# 40# Yellow river flathead



## river runner (Jan 28, 2009)

Had some family in from Canada and Northern Minnesota last week that had never caught a catfish. SoI carried them to the Yellow River and set a couple of bush hooks. The night turned out better than expected. It was a fishing trip they will not forget.


----------



## nojerseydevil (Jan 23, 2009)

Great catch...

NJD:bowdown


----------



## fwbfishhead (Feb 4, 2009)

Where about one yellow river do you fish?
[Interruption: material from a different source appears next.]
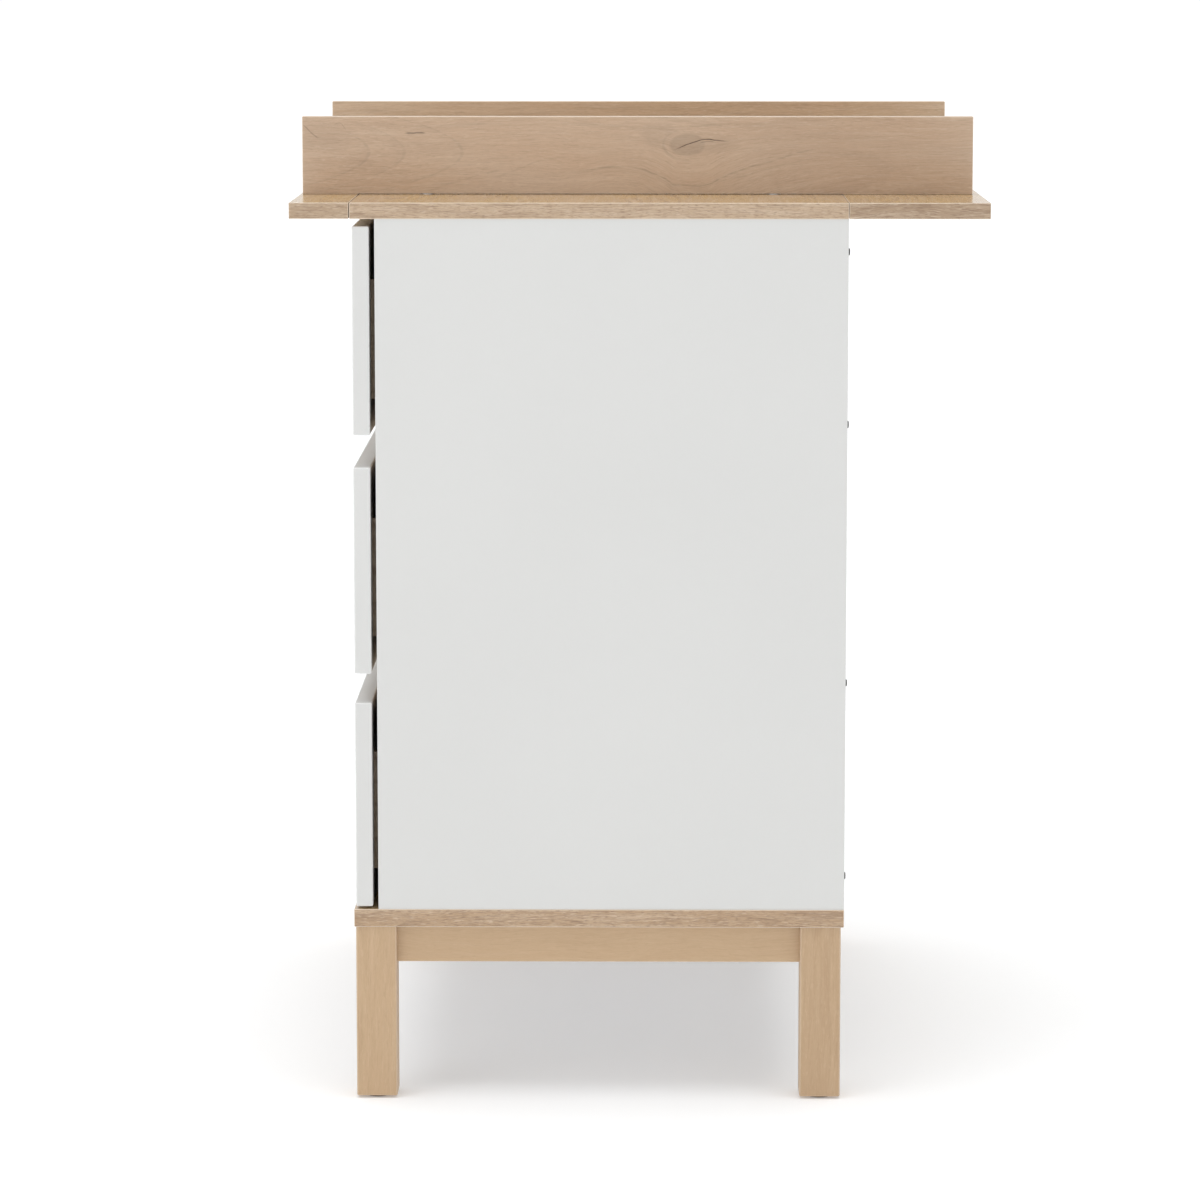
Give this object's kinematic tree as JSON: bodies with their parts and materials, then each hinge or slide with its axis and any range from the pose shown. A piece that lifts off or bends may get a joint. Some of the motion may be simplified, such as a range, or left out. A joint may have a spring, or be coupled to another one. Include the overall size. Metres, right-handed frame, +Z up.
{
  "type": "changing table",
  "caption": "Drawer chest on square legs with plain slab fronts, overhanging board top and a lift-off changing top of two strips and two upright side boards.",
  "frame": {"origin": "on the floor, at the centre of the overall width and depth", "axes": "+Z up, the drawers open towards -Y, +X and -X point out of the ends"},
  "size_m": [0.8, 0.6926, 0.984],
  "materials": {
    "white_laminate": "satin white laminate on board, fine emboss",
    "oak_laminate": "satin light knotty oak laminate, grain along the board",
    "solid_beech": "satin lacquered solid beech",
    "drawer_board": "matt beige wood-effect board",
    "white_hardboard": "matt white faced hardboard",
    "dark_screw": "black oxide",
    "zinc_steel": "bright zinc plated",
    "runner_steel": "zinc plated pressed steel",
    "glide_plastic": "matt dark brown plastic"
  },
  "bodies": {
    "chest": {"side_panel_right": "white_laminate", "side_panel_left": "white_laminate", "top_board": "oak_laminate", "bottom_board": "oak_laminate", "back_panel": "white_hardboard", "back_panel_screws": "dark_screw", "cross_rail_upper": "drawer_board", "cross_rail_lower": "drawer_board", "chest_cams": "zinc_steel", "dowels": "solid_beech", "runner_outer_top": "runner_steel", "runner_outer_middle": "runner_steel", "runner_outer_bottom": "runner_steel", "runner_screws": "zinc_steel", "tray_bolts": "zinc_steel", "tray_spacers": "zinc_steel", "leg_front_right": "solid_beech", "leg_front_left": "solid_beech", "leg_rear_right": "solid_beech", "leg_rear_left": "solid_beech", "base_rail_right": "solid_beech", "base_rail_left": "solid_beech", "base_rail_front": "solid_beech", "base_rail_rear": "solid_beech", "leg_glides": "glide_plastic", "corner_brackets": "zinc_steel", "hanger_bolts": "zinc_steel", "base_screws": "zinc_steel"},
    "drawer_top": {"drawer_front_top": "white_laminate", "drawer_side_right_top": "drawer_board", "drawer_side_left_top": "drawer_board", "drawer_back_top": "drawer_board", "drawer_bottom_top": "drawer_board", "drawer_runner_top": "runner_steel", "drawer_cams_top": "zinc_steel", "drawer_screws_top": "zinc_steel"},
    "cages_top": {"ball_cage_top": "runner_steel"},
    "drawer_middle": {"drawer_front_middle": "white_laminate", "drawer_side_right_middle": "drawer_board", "drawer_side_left_middle": "drawer_board", "drawer_back_middle": "drawer_board", "drawer_bottom_middle": "drawer_board", "drawer_runner_middle": "runner_steel", "drawer_cams_middle": "zinc_steel", "drawer_screws_middle": "zinc_steel"},
    "cages_middle": {"ball_cage_middle": "runner_steel"},
    "drawer_bottom": {"drawer_front_bottom": "white_laminate", "drawer_side_right_bottom": "drawer_board", "drawer_side_left_bottom": "drawer_board", "drawer_back_bottom": "drawer_board", "drawer_bottom_bottom": "drawer_board", "drawer_runner_bottom": "runner_steel", "drawer_cams_bottom": "zinc_steel", "drawer_screws_bottom": "zinc_steel"},
    "cages_bottom": {"ball_cage_bottom": "runner_steel"},
    "changing_top": {"front_strip": "oak_laminate", "back_strip": "oak_laminate", "upright_right": "oak_laminate", "upright_left": "oak_laminate", "tray_screws": "zinc_steel"}
  },
  "joints": [
    {"name": "drawer_top_slide", "type": "slide", "parent": "chest", "child": "drawer_top", "axis": [0, -1, 0], "range_m": [0, 0.3]},
    {"name": "drawer_middle_slide", "type": "slide", "parent": "chest", "child": "drawer_middle", "axis": [0, -1, 0], "range_m": [0, 0.3]},
    {"name": "drawer_bottom_slide", "type": "slide", "parent": "chest", "child": "drawer_bottom", "axis": [0, -1, 0], "range_m": [0, 0.3]},
    {"name": "cages_top_slide", "type": "slide", "parent": "chest", "child": "cages_top", "axis": [0, -1, 0], "range_m": [0, 0.15]},
    {"name": "cages_middle_slide", "type": "slide", "parent": "chest", "child": "cages_middle", "axis": [0, -1, 0], "range_m": [0, 0.15]},
    {"name": "cages_bottom_slide", "type": "slide", "parent": "chest", "child": "cages_bottom", "axis": [0, -1, 0], "range_m": [0, 0.15]},
    {"name": "changing_top_lift", "type": "slide", "parent": "chest", "child": "changing_top", "axis": [0, 0, 1], "range_m": [0, 0.06]}
  ],
  "couplings": [
    {"joint": "cages_top_slide", "follows": "drawer_top_slide", "ratio": 0.5},
    {"joint": "cages_middle_slide", "follows": "drawer_middle_slide", "ratio": 0.5},
    {"joint": "cages_bottom_slide", "follows": "drawer_bottom_slide", "ratio": 0.5}
  ]
}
I fish up around baker area and have seen some 25# cats but not any 40's


----------



## river runner (Jan 28, 2009)

We fish down closer to the mouth, west of the 87 bridge.


----------



## ScullsMcNasty (Oct 4, 2007)

thats a big piece of pu**y right there!!


----------



## big buck dan (Dec 2, 2008)

thats some nice cats how big was the big one


----------



## RiverGulfFshr (Oct 2, 2007)

Great bush hook fish. Supprised he didnt spin off. Those big spring flats are soon to be really gett'n into it.


----------



## CatHunter (Dec 31, 2008)

great:clap:clap iam so glad to see some one found the flatheads, i have been working perdido river for a while trying to get some on rod and reel, but some how they keep eluding me, i havent rand any bush hooks our trout lines but maby its about time


----------



## river runner (Jan 28, 2009)

My high quality Walmart scale stopped at 40.6 pounds. A buddy of mine claims to have caught a 52 pounder Saturday night in the same area, I haven't seen the pics yet.


----------



## konz (Oct 1, 2007)

Awesome!


----------



## P-cola_Native (Feb 5, 2008)

That's a nice flathead.:bowdown


----------



## Huntinman (Aug 12, 2008)

That must have been a bitch hand lining that hoss to the boat!!! Great fish!!! Hell of trot line catch!!! :clap


----------



## troygot2fish (Mar 21, 2008)

thats a big cat


----------



## curdogman (Oct 12, 2007)

That's a good un, congrats. How many did you catch.


----------



## polebenda (Apr 10, 2008)

nice!


----------